The Union Jack and the European flag with a diagonal tear spitting the apart.

All businesses, regardless of their size or location in the world, operate under the constant threat of cyber crime. Hackers are forever finding new ways to control devices, take down critical infrastructure and gain access to sensitive information, and it seems everyone is a target.

You only need to look at rising global cyber crime crises to get a sense of the severity of the situation. The WannaCry ransomware attack in 2017 proved to be one of the widest reaching attacks in history, thought to have affected around 200,000 systems in more than 150 countries.

In terms of lost data, the two separate breaches on Yahoo in 2013 and 2014 still hold the record at 2 billion affected customers. However, since then we've seen major hacks on, which exposed 412 million accounts in 2016, and a hack on Equifax a year later affected 143 million customers.

Yet the proportion of attacks is far from equal across the world, and although governments around the world are taking the steps to prevent these attacks, some countries appear to be more vulnerable than others.

The UK is now the world's most targeted region for cyber threats, according to Malwarebytes, with a 134% rise in the number of hack attempts over the past year, double that of the US. Ransomware remains the most popular form of attack, seeing a 165% rise during the period.

The Office of National Statisticsrecently revealed that cyber crime specifically targeting businesses grew by 63% in 2017, while privacy campaign group Big Brother Watch found that almost 100 million cyber attacks have been levied against British councils in the past five years.

It's a worrying situation, one that's compounded by the UK's impending departure from the European Union, with some industry watchers remaining concerned that Brexit may place greater strain on the talent pipeline.

Job opportunity gulf

Ian Hughes, a senior analyst at 451 Research, believes that the complexity of the UK's withdrawal from the EU is likely to make it more difficult to attract the international talent that's so desperately needed.

"Security skills are in short supply globally, which means countries in organisational churn, such as the UK during Brexit, may not be attractive places to work, or even possible to work in due to visa quotas," he explains.

There's also concern that, in a 'no deal' situation, the lack of cooperative cyber security strategies and investment between the UK and EU member states may see the number of attacks skyrocket.

"The confusion, uncertainty and organizational shifts in enterprises that are based in the UK and EU will create targets for opportunist activity such as spear phishing too," says Hughes.
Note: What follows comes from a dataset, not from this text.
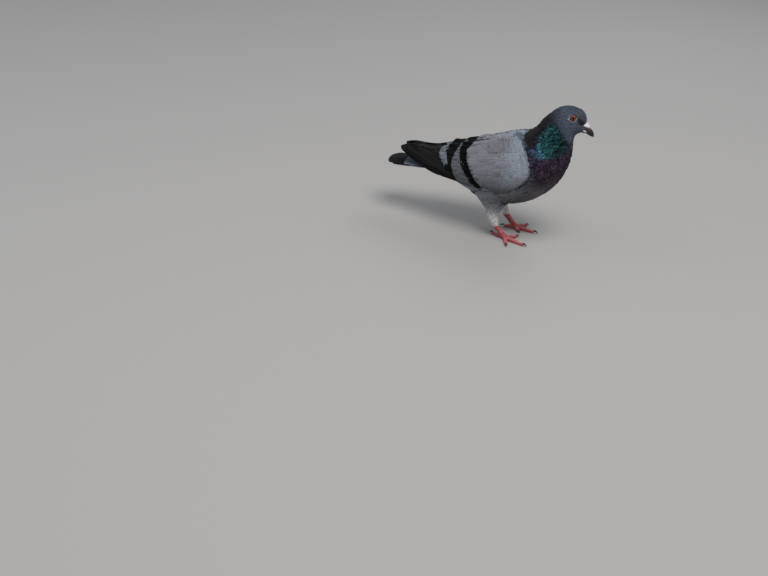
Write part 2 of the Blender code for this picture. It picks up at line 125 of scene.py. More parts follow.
def bodyPoint(along, around, side):
    # a point on the plain body form; around runs from 0 on the back to 180 on the belly
    angle = math.radians(around)
    down = (1 - math.cos(angle)) / 2
    tables = (backPoints[:, 0], bellyPoints[:, 0], backPoints[:, 1], bellyPoints[:, 1], halfWidths, eggs)
    stations = np.arange(lastLine + 1)
    backX, bellyX, backZ, bellyZ, half, egg = (np.interp(along, stations, row) for row in tables)
    out = half * math.sin(angle) * (1 - egg * math.cos(angle))
    x, z = backX * (1 - down) + bellyX * down, backZ * (1 - down) + bellyZ * down
    return np.array([x, stanceY - side * out, z]) / 1000.0


def bakePlace(along, around, side):
    # the unwrap that every coat piece shares: along the body, and round it from the back
    return np.stack([0.02 + 0.96 * along / lastLine, 0.5 + 0.48 * side * around / 180.0], 1)


def meshArrays(mesh):
    spots = np.empty(len(mesh.vertices) * 3)
    mesh.vertices.foreach_get("co", spots)
    return spots.reshape(-1, 3)


def vertexNormals(mesh):
    normals = np.empty(len(mesh.vertices) * 3)
    mesh.vertex_normals.foreach_get("vector", normals)
    return normals.reshape(-1, 3)


def facesOf(mesh):
    return [tuple(polygon.vertices) for polygon in mesh.polygons]


def setVertices(mesh, spots):
    mesh.vertices.foreach_set("co", np.ascontiguousarray(spots, dtype=float).ravel())
    mesh.update()


def putAttribute(mesh, name, values, domain="POINT"):
    # one value for each point or corner: a number, a place on an unwrap or a vector
    values = np.ascontiguousarray(values, dtype=np.float32)
    kind = {1: "FLOAT", 2: "FLOAT2", 3: "FLOAT_VECTOR"}[1 if values.ndim == 1 else values.shape[1]]
    made = mesh.attributes.new(name, kind, domain)
    made.data.foreach_set("value" if kind == "FLOAT" else "vector", values.ravel())


def newMesh(name, verts, faces, material=None, **attributes):
    mesh = bpy.data.meshes.new(name)
    mesh.from_pydata([tuple(v) for v in verts], [], faces)
    for label, values in attributes.items():
        putAttribute(mesh, label, values)
    if material:
        mesh.materials.append(material)
    return mesh


def newObject(name, data):
    made = bpy.data.objects.new(name, data)
    bpy.context.scene.collection.objects.link(made)
    return made


def smooth(mesh):
    mesh.polygons.foreach_set("use_smooth", [True] * len(mesh.polygons))


def band(a, b, count):
    # the quads between two rings of points, which start at a and b
    return [(a + i, a + (i + 1) % count, b + (i + 1) % count, b + i) for i in range(count)]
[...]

"One of the biggest concerns for Brexit should be a lack of investment in keeping infrastructure up to date and secure while funding is still being agreed or replacements decided upon, in both the public and private sector."

However, Hughes highlights that a great deal of work has already been done in key areas of cyber security, chiefly privacy and the EU's General Data Protection Regulation (GDPR), standardisation that's helped to reduce the need for ongoing strategy alignment.

Brain drain

Dr Ben Silverstone, who runs degree apprenticeships and quantitative business at Arden University, says Brexit will result in a plethora of wide-ranging challenges for the British cyber security industry. These include intelligence gathering, recruitment and organisational security. But he says the industry should remain calm.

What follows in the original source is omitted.